The deal’s defenders argue, correctly, that it extended Iran’s nuclear breakout time from roughly two months to approximately one year, and that the 2018 withdrawal accelerated the nuclear advances it was meant to prevent. Iran today enriches uranium to 60 percent, a level prohibited under the agreement. These are factual claims.
The harder question is whether the framework was ever capable of a durable outcome. The sunset clauses suggest it was not designed to be. It was designed to buy time. In effect, it risked enabling Iran to reach a nuclear arsenal with international legitimacy. In such a scenario, the Middle East would face a new reality in which Iran possesses nuclear capability and reshapes the regional balance of deterrence. The missiles fired at Diego Garcia offer one answer.
Obama said in 2015 that the best outcome was to place Iran inside a box. The execution rested on assumptions that the nuclear archive, the proxy wars, and the Diego Garcia launch have each challenged in turn.
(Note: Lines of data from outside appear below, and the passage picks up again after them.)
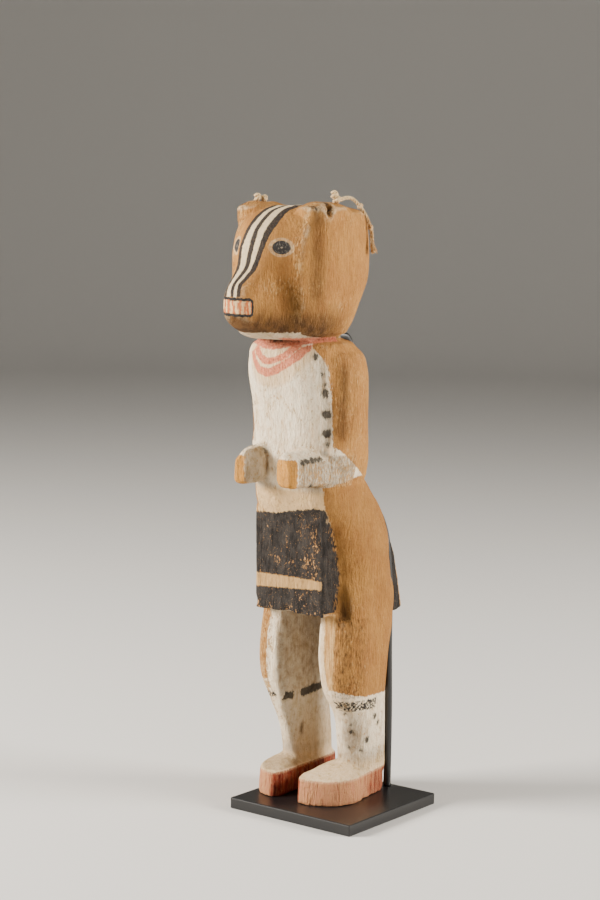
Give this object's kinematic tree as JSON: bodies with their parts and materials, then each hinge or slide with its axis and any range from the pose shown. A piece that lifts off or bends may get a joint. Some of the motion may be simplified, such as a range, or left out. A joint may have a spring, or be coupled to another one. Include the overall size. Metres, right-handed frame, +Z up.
{
  "type": "kachina doll",
  "caption": "Carved and painted wooden standing figure with an animal head, short arms and an apron kilt, held by a bent rod on a square plate.",
  "frame": {"origin": "middle of the plate's underside", "axes": "+Z up, the figure faces -Y, its left side is +X"},
  "size_m": [0.0715, 0.1046, 0.2704],
  "materials": {
    "painted_wood": "matt earth pigments on carved cottonwood root",
    "stand_steel": "satin black",
    "cotton_string": "soiled twisted cotton"
  },
  "bodies": {
    "root": {"base_plate": "stand_steel", "support_rod": "stand_steel", "doll": "painted_wood", "left_ear_string": "cotton_string", "left_ear_knot": "cotton_string", "right_ear_knot": "cotton_string"}
  },
  "joints": []
}
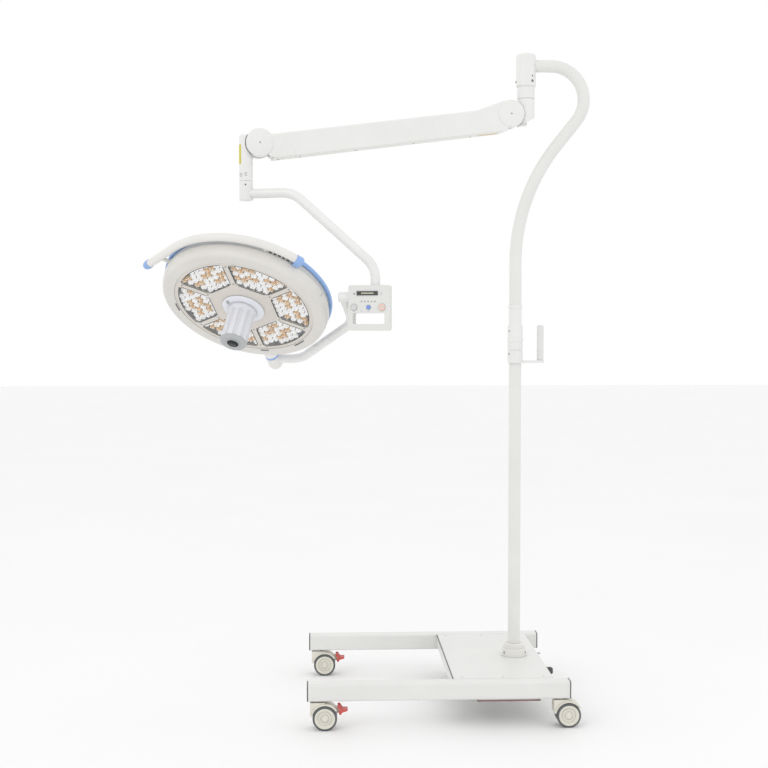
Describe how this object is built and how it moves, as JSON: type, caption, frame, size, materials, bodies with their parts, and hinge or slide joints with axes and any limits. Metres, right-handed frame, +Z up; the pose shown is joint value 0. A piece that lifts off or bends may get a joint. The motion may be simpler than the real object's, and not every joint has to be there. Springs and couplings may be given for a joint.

The next framework will need a different foundation: one that does not schedule its own obsolescence, does not assume capital flows moderate revolutionary ideology, and does not treat military responses to Iranian aggression as threats to diplomatic progress. Building it, before the current conflict forces the question under far worse conditions, is the most urgent task in Western foreign policy today.
Sagiv Steinberg is the CEO of the Jerusalem Center for Security and Foreign Affairs (JCFA), a leading Israeli research institute. He has an extensive background in senior leadership positions across the Israeli and global media landscape.